* EXERCISE DETAILS: Locate each line holding the string "limits" and copy it.

* DATASET EXCERPTS:

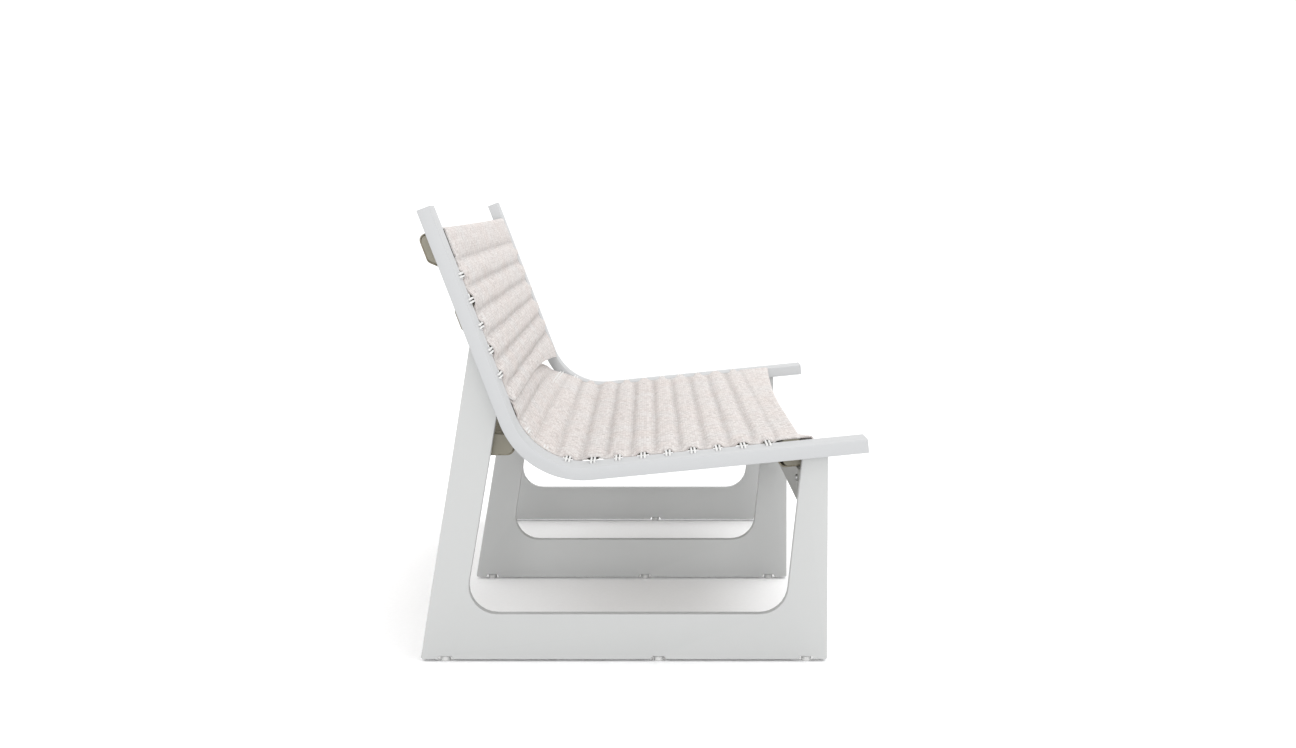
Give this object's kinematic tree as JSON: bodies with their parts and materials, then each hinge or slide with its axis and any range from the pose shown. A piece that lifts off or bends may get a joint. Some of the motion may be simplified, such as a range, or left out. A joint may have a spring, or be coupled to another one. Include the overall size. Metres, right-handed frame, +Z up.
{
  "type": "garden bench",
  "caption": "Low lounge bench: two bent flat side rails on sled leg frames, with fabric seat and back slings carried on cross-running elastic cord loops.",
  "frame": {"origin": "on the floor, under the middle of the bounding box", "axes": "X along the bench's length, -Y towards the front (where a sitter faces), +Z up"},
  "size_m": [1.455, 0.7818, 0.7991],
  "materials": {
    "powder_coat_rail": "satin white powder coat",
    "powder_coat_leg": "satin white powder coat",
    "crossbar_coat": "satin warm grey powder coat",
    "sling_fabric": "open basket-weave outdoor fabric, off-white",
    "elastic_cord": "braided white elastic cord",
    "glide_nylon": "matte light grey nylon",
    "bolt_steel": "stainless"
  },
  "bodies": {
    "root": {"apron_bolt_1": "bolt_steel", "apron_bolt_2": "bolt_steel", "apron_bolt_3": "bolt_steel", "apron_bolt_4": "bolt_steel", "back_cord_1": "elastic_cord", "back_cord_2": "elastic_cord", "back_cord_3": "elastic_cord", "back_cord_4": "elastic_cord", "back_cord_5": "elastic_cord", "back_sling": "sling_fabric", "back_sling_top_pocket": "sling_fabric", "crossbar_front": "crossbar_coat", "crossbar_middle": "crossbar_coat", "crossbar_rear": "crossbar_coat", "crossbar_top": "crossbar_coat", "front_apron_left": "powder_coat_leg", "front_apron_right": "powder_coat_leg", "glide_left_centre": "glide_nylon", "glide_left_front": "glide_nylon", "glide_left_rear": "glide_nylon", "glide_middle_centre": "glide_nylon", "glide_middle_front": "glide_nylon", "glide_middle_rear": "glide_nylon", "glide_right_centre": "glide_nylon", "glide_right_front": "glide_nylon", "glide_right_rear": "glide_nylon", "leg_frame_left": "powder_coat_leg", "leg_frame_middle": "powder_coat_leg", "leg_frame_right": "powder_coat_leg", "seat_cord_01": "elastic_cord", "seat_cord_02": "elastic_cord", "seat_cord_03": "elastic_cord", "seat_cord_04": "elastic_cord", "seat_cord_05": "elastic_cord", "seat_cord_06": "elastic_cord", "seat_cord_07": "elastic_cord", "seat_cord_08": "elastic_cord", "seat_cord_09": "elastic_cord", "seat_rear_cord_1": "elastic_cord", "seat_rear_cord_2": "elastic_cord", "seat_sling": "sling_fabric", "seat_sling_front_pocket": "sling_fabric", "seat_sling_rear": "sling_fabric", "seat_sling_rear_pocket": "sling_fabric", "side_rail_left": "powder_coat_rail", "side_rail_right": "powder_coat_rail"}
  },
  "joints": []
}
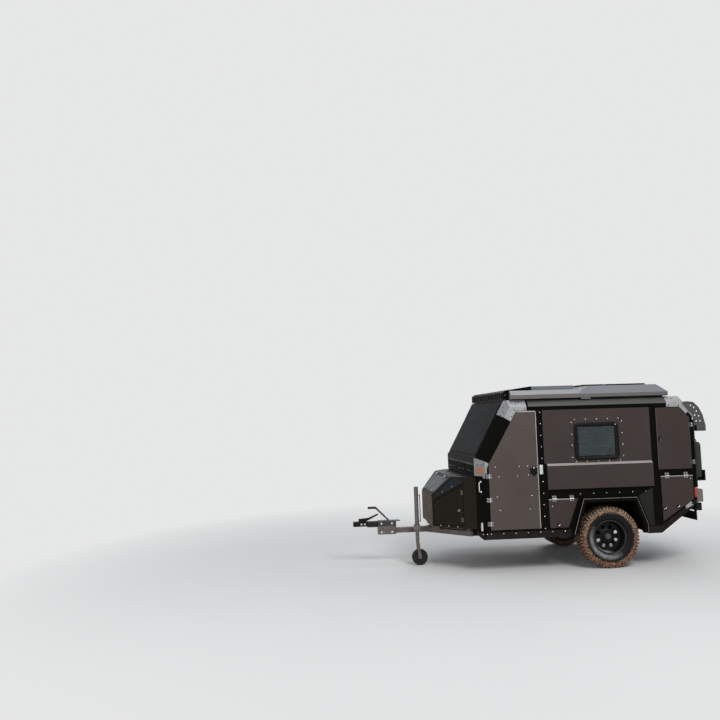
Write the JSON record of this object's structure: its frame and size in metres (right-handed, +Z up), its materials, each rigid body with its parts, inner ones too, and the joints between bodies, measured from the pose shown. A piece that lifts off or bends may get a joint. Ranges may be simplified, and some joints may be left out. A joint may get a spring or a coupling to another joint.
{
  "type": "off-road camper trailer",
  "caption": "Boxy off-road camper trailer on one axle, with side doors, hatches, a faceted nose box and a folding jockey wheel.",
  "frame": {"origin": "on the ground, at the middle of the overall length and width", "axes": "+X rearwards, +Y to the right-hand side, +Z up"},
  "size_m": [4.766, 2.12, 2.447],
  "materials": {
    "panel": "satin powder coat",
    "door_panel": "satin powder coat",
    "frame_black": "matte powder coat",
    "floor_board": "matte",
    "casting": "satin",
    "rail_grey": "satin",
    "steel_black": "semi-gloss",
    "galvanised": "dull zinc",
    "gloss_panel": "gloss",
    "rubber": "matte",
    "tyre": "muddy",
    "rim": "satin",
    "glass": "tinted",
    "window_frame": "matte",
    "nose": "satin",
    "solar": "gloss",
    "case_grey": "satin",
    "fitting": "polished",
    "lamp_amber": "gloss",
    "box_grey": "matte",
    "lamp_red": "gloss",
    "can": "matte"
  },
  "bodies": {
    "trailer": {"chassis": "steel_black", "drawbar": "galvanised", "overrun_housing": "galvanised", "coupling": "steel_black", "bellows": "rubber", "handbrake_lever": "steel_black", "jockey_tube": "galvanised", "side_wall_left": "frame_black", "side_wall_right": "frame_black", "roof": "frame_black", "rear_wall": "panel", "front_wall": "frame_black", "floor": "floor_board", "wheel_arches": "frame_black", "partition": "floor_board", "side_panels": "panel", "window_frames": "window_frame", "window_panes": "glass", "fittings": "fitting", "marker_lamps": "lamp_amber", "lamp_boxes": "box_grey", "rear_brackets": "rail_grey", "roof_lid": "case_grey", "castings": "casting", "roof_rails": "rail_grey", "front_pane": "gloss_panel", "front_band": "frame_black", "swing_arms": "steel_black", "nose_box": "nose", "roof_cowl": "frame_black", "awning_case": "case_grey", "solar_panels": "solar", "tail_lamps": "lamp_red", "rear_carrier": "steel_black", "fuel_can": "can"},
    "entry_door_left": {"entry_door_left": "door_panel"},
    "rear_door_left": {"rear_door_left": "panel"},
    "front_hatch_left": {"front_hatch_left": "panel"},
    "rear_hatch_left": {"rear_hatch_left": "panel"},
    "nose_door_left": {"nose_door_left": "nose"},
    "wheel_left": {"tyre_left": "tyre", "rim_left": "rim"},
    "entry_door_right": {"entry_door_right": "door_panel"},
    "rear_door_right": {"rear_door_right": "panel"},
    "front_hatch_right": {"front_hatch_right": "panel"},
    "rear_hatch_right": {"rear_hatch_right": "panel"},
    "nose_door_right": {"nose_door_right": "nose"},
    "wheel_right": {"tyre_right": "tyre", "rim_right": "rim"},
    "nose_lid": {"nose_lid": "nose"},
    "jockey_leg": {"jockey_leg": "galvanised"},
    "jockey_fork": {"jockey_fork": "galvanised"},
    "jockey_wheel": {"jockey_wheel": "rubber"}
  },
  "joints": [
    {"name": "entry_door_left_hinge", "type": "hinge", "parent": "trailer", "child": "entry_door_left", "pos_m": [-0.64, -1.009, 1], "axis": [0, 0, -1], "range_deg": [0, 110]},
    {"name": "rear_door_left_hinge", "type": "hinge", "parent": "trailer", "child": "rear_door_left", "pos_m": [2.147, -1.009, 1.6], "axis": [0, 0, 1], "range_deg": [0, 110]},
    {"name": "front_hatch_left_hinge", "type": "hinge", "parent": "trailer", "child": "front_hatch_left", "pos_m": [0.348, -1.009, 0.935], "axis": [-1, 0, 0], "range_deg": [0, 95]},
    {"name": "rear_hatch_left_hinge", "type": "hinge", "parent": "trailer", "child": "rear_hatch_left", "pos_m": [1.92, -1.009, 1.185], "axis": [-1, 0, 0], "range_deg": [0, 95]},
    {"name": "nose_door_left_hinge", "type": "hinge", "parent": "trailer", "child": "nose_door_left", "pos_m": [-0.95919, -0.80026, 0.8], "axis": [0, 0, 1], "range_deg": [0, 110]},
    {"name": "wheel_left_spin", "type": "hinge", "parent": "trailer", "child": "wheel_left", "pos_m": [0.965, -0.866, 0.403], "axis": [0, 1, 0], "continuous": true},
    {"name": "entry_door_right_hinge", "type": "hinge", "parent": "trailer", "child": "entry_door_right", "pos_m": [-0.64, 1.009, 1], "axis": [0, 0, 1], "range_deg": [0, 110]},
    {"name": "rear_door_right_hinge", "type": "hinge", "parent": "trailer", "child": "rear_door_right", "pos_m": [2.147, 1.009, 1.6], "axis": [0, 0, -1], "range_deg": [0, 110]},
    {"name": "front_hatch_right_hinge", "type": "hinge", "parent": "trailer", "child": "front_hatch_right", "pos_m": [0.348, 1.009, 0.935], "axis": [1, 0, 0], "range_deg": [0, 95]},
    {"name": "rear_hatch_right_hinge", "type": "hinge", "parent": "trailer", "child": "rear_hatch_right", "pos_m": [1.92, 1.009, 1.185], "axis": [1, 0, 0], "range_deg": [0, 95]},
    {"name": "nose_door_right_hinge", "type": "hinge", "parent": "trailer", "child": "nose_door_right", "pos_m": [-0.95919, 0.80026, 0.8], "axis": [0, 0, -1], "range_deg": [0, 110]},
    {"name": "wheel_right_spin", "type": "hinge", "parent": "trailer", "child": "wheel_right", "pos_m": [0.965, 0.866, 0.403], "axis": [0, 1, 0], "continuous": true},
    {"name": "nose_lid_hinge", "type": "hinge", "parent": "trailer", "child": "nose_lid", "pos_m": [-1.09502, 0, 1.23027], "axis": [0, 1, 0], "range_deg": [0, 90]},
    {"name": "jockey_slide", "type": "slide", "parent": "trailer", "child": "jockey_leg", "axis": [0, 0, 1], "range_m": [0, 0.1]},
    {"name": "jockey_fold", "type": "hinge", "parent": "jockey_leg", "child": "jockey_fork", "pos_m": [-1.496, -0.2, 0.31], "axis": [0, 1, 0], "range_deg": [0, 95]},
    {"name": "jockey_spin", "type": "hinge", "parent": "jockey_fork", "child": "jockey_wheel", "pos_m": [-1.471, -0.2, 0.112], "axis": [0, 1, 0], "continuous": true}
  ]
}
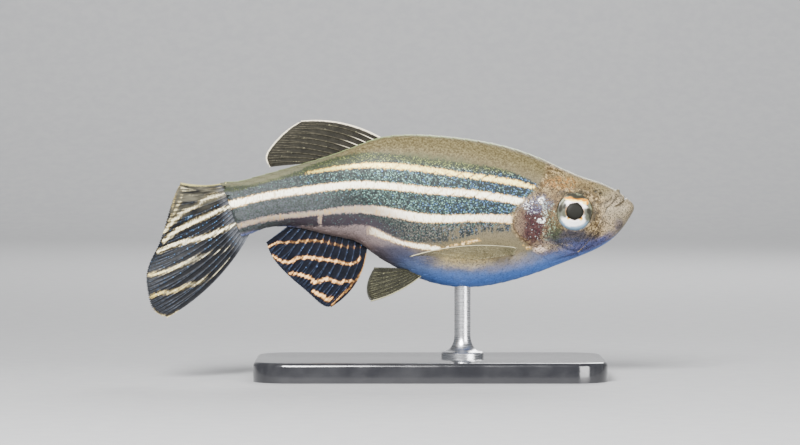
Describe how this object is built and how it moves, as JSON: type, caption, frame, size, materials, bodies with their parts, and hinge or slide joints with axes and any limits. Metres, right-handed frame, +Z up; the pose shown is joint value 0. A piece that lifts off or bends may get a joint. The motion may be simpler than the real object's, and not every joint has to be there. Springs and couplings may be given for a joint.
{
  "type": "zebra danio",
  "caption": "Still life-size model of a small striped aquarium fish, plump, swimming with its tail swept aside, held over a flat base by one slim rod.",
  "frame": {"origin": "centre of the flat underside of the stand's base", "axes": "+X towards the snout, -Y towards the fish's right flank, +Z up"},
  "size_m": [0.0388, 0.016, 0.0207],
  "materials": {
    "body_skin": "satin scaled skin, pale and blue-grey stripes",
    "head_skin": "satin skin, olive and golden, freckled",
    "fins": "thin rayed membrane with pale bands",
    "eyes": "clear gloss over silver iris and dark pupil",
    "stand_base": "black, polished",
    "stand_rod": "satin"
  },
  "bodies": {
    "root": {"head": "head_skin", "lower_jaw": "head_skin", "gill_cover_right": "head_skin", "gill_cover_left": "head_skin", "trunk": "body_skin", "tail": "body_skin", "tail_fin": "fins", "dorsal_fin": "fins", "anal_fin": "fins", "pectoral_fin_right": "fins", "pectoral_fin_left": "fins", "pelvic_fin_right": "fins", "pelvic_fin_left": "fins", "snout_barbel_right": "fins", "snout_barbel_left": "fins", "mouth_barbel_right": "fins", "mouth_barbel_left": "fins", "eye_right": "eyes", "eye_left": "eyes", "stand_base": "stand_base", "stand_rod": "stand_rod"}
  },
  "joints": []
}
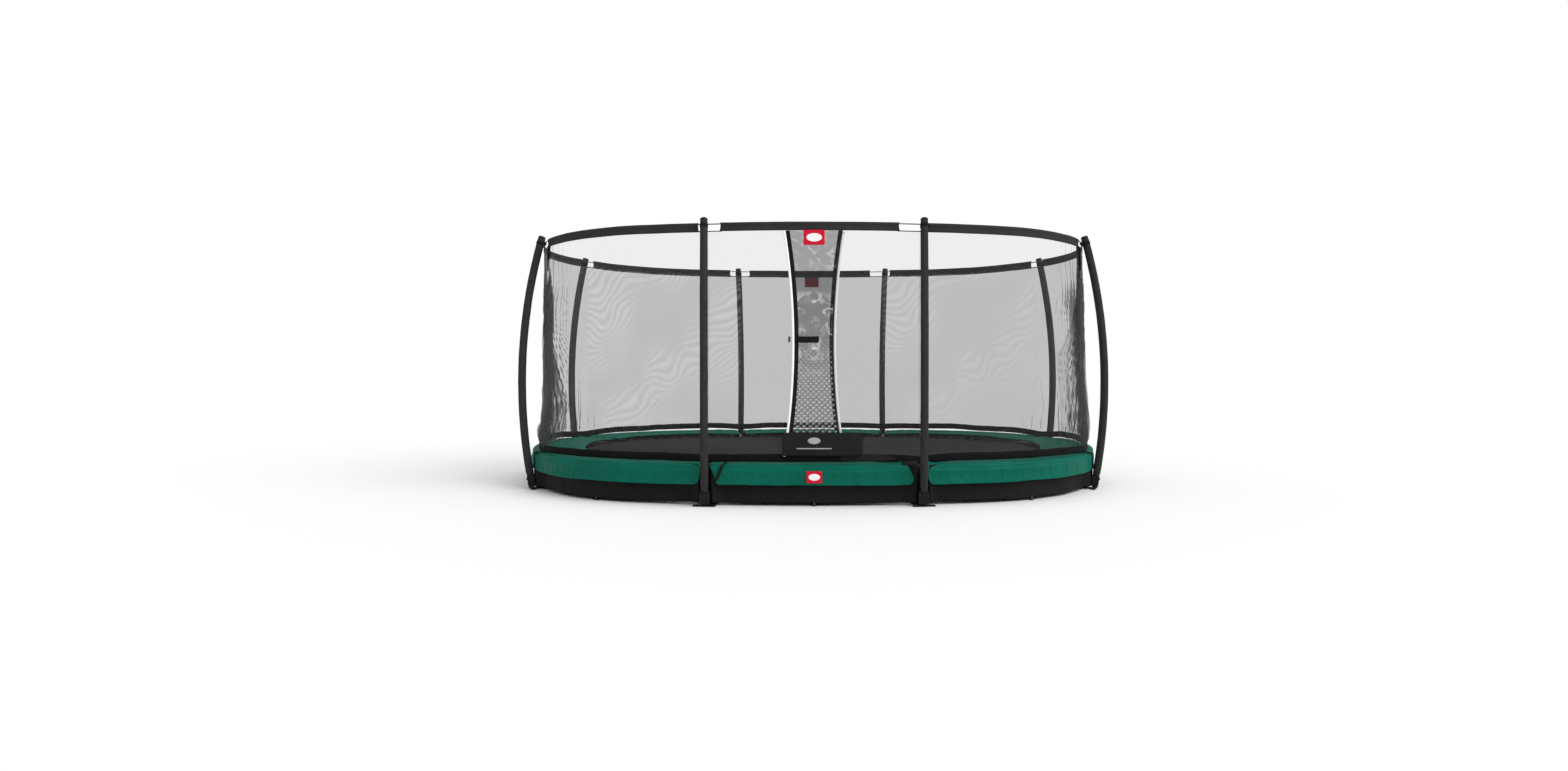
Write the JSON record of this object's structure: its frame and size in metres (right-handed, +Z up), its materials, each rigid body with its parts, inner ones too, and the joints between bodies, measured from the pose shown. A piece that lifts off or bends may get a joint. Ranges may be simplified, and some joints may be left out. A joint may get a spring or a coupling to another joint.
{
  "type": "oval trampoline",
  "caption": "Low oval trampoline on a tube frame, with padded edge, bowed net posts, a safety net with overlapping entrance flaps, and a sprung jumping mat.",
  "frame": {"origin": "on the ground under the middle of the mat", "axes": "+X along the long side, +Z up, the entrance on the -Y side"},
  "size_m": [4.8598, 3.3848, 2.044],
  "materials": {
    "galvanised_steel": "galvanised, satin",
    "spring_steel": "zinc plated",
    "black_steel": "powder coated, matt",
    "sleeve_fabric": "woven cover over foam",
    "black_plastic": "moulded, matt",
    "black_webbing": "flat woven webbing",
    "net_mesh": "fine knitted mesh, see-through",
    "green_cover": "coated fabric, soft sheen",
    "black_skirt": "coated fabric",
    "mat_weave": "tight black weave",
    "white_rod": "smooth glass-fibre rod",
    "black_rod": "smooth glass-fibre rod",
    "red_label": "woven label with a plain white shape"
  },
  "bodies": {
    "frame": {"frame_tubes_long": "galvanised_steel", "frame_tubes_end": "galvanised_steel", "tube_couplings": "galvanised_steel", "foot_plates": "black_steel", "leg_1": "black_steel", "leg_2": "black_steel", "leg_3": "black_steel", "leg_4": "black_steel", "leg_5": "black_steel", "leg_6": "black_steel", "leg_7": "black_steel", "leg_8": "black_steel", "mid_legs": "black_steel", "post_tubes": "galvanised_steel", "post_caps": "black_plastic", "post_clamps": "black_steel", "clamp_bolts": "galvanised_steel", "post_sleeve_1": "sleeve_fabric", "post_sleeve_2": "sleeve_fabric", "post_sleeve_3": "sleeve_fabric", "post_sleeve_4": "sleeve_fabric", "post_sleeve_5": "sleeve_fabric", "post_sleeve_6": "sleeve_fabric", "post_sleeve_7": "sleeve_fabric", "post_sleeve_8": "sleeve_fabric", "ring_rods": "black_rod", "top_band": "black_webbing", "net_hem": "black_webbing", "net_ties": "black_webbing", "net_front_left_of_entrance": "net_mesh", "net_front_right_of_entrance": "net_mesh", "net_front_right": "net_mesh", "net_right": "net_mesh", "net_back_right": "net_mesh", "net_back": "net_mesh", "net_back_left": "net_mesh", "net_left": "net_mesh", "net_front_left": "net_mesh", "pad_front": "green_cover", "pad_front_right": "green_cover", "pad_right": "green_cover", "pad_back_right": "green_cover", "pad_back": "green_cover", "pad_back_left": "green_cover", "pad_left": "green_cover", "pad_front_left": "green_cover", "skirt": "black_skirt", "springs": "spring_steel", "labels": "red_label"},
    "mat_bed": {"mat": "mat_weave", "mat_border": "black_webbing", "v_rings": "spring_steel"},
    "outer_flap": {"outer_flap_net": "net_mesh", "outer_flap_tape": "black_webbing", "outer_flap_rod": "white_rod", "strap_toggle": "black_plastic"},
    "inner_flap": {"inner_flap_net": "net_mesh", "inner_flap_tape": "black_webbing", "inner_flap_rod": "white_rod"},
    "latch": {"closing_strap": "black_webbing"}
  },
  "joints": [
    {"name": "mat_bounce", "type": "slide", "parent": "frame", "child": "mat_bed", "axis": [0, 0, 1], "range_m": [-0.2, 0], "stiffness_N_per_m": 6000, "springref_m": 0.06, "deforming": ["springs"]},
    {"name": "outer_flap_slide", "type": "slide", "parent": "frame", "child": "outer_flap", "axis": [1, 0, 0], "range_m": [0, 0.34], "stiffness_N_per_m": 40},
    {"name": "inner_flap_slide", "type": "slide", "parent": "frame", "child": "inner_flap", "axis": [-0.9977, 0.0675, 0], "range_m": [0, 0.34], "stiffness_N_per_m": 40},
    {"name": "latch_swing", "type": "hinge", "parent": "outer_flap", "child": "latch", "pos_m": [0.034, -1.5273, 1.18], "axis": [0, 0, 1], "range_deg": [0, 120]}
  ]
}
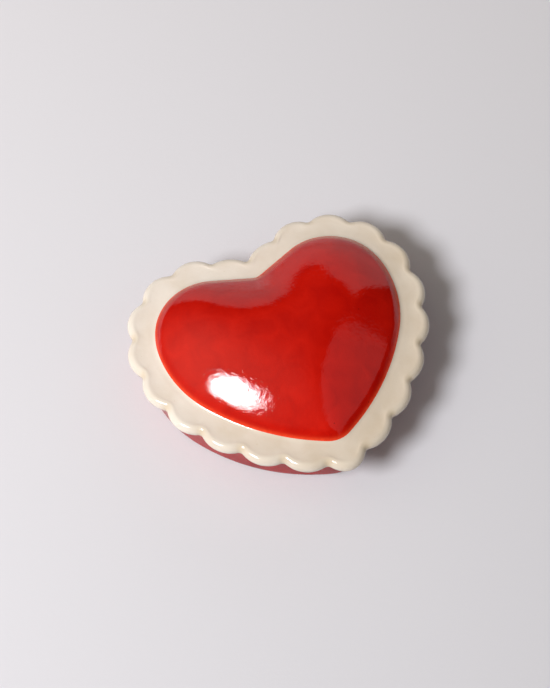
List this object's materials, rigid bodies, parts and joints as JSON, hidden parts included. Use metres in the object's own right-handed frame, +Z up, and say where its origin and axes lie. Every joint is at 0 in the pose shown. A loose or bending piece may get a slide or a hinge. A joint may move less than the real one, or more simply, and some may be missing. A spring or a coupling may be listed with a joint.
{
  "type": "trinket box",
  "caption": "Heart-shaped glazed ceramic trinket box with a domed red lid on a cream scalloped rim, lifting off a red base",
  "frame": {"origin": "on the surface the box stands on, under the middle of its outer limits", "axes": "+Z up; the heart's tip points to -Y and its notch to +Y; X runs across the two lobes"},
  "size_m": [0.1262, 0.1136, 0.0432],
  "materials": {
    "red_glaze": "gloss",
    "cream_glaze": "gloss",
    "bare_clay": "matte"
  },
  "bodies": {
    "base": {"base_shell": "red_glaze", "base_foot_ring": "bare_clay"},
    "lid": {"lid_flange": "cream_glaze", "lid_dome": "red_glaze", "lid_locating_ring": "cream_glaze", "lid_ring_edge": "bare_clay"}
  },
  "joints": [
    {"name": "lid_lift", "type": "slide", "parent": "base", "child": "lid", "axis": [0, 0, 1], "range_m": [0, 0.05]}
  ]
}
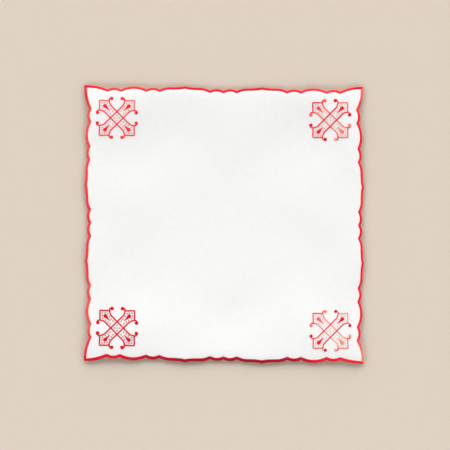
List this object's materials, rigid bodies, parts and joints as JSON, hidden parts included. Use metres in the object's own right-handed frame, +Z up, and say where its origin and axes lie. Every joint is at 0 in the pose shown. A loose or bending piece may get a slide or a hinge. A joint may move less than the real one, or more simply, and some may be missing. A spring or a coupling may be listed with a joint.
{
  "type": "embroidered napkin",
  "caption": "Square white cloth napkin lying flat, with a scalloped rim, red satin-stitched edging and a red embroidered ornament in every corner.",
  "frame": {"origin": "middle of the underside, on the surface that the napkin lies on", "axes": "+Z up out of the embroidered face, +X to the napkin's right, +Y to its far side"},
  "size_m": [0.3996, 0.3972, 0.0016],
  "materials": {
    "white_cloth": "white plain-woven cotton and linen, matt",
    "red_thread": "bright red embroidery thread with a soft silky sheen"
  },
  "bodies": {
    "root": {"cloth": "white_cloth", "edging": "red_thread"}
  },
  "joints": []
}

* EXERCISE RESULT:
Describe how this object is built and how it moves, as JSON: type, caption, frame, size, materials, bodies with their parts, and hinge or slide joints with axes and any limits. Metres, right-handed frame, +Z up; the pose shown is joint value 0. A piece that lifts off or bends may get a joint. The motion may be simpler than the real object's, and not every joint has to be there. Springs and couplings may be given for a joint.
  "frame": {"origin": "on the surface the box stands on, under the middle of its outer limits", "axes": "+Z up; the heart's tip points to -Y and its notch to +Y; X runs across the two lobes"},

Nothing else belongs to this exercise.